The Atomics reactors comprise old technology: they are boiling water reactors not much different from what was installed on the USS Nautilus about 60 years ago. The new designs now being perfected are of the molten-salt design, inherently stable and shut down automatically in case of water loss. Once that is fully proven out, you will see these reactors, and I predict down to the 20 MW size, built as drop-ins, where instead of doing on-site maintenance such as refuelling, the entire reactor is pulled and trucked off to the factory for refurbishment, and a replacement unit dropped in. You will end up with a widely distributed network of these reactors, so that even a small town of say 6,000 will have their own reactor generating plant. 

To the extent that local electricity gets seriously cheap, the push into hybrid cars will come soon enough; most of those cars will have very limited battery range,say 30 miles or so, but you really don't need much for the typical travel range of a car.  Most trips are well below 30 miles,and if the recharge is off the modular nuke plant, hey who cares? 
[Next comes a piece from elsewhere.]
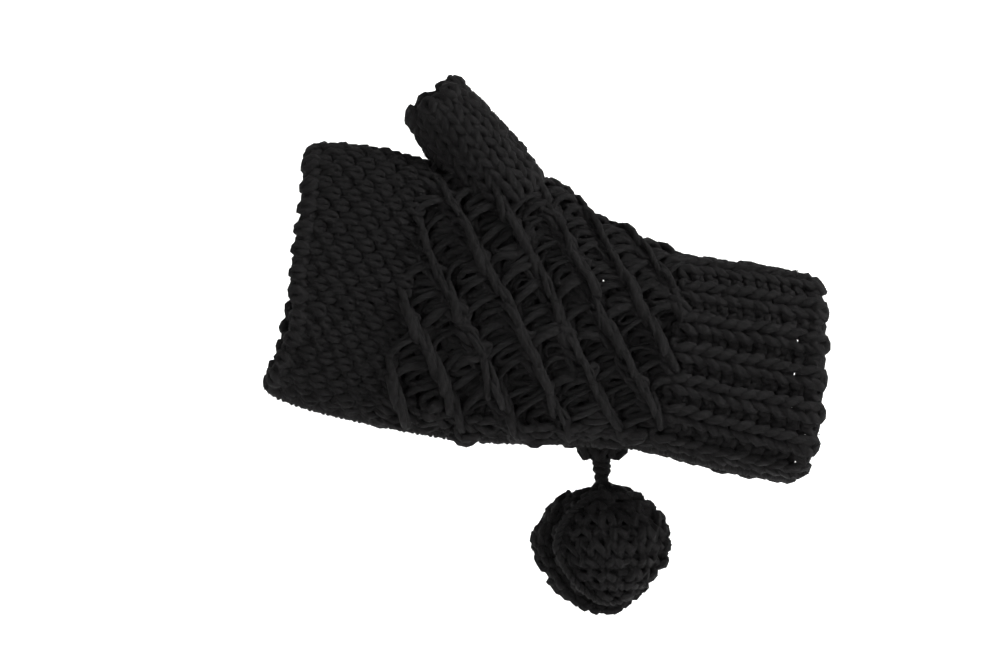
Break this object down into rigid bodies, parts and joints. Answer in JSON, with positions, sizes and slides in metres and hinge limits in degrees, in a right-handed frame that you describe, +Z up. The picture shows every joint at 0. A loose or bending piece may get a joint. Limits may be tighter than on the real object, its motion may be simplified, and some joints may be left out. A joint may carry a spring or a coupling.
{
  "type": "convertible flip-top mitten",
  "caption": "Right-hand knitted fingerless mitten with a ribbed cuff, open fingers, thumb sleeve and a fold-back cap that ends in a hanging crocheted bobble.",
  "frame": {"origin": "on the axis of the wrist opening, level with its rim, where the wearer's wrist enters", "axes": "+X towards the wearer's arm (fingers point to -X), +Y away from the palm, +Z up towards the thumb; the hand axis falls 10.6 degrees towards the arm"},
  "size_m": [0.1975, 0.0634, 0.1879],
  "materials": {
    "rib_knit": "chunky matt wool, raised rib columns",
    "openwork_knit": "chunky matt wool, diagonal openwork stitches",
    "band_knit": "chunky matt wool, broken rib",
    "thumb_knit": "chunky matt wool, plain knit columns",
    "cap_knit": "chunky matt wool, plain knit",
    "edge_yarn": "chunky matt wool, rolled cast-on and cast-off edges",
    "seam_yarn": "plied wool, overcast stitches",
    "crochet_yarn": "chunky matt wool, crochet stitches",
    "stuffing": "loose matt wool scraps"
  },
  "bodies": {
    "hand_tube": {"finger_cast_off": "edge_yarn", "finger_band": "band_knit", "hand_body": "openwork_knit", "wrist_cuff": "rib_knit", "cuff_cast_on": "edge_yarn", "side_seam": "seam_yarn", "thumb_gusset": "openwork_knit", "cap_hinge_seam": "seam_yarn"},
    "thumb": {"thumb_sleeve": "thumb_knit", "thumb_cast_off": "edge_yarn"},
    "cap_back": {"cap_back_layer": "cap_knit", "cap_gathered_end": "cap_knit"},
    "cap_palm": {"cap_palm_layer": "cap_knit", "cap_mouth_rib": "rib_knit"},
    "knot": {"cord_knot": "crochet_yarn"},
    "cord": {"bobble_cord": "crochet_yarn"},
    "bobble": {"bobble_rim_disc": "crochet_yarn", "bobble_back_cup": "crochet_yarn", "bobble_front_cup": "crochet_yarn", "bobble_stuffing": "stuffing"}
  },
  "joints": [
    {"name": "cap_fold", "type": "hinge", "parent": "hand_tube", "child": "cap_back", "pos_m": [-0.16845, 0.0186, 0.02949], "axis": [0.2857, 0, 0.9583], "range_deg": [0, 180]},
    {"name": "pocket_open", "type": "hinge", "parent": "cap_back", "child": "cap_palm", "pos_m": [-0.07722, 0.0266, 0.00229], "axis": [-0.2857, 0, -0.9583], "range_deg": [0, 25]},
    {"name": "thumb_bend", "type": "hinge", "parent": "hand_tube", "child": "thumb", "pos_m": [-0.131, -0.002, 0.08216], "axis": [0, 1, 0], "range_deg": [-3, 12], "stiffness_Nm_per_rad": 0.02},
    {"name": "bobble_swing", "type": "hinge", "parent": "cap_back", "child": "knot", "pos_m": [-0.0722, 0.0236, -0.033], "axis": [0, 1, 0], "range_deg": [-30, 34]},
    {"name": "bobble_sway", "type": "hinge", "parent": "knot", "child": "cord", "pos_m": [-0.0722, 0.0236, -0.033], "axis": [1, 0, 0], "range_deg": [-25, 40]},
    {"name": "bobble_twist", "type": "hinge", "parent": "cord", "child": "bobble", "pos_m": [-0.0722, 0.0236, -0.033], "axis": [0, 0, 1], "range_deg": [-90, 90]}
  ],
  "couplings": [
    {"joint": "pocket_open", "follows": "cap_fold", "ratio": 0.136}
  ]
}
What this does is put the natural-gas turbine generators out of business. The gas has to go somewhere, so I predict gobs of it will go to the manufacture of methanol, which in turn will be a drop-in fuel substitute for diesel and gasoline. More gobs will go to the manufacture of plastics monomers.  It will be oil that starts to get crowded out.  And the areas where oil will no longer be sourced will be those with economic and political instabilities.  Don't be surprised when big chunks of the Middle East get abandoned. Will they go back to feudal States?  Nomadic tribesmen?  Who knows? But don't discount the possibilities out of hand.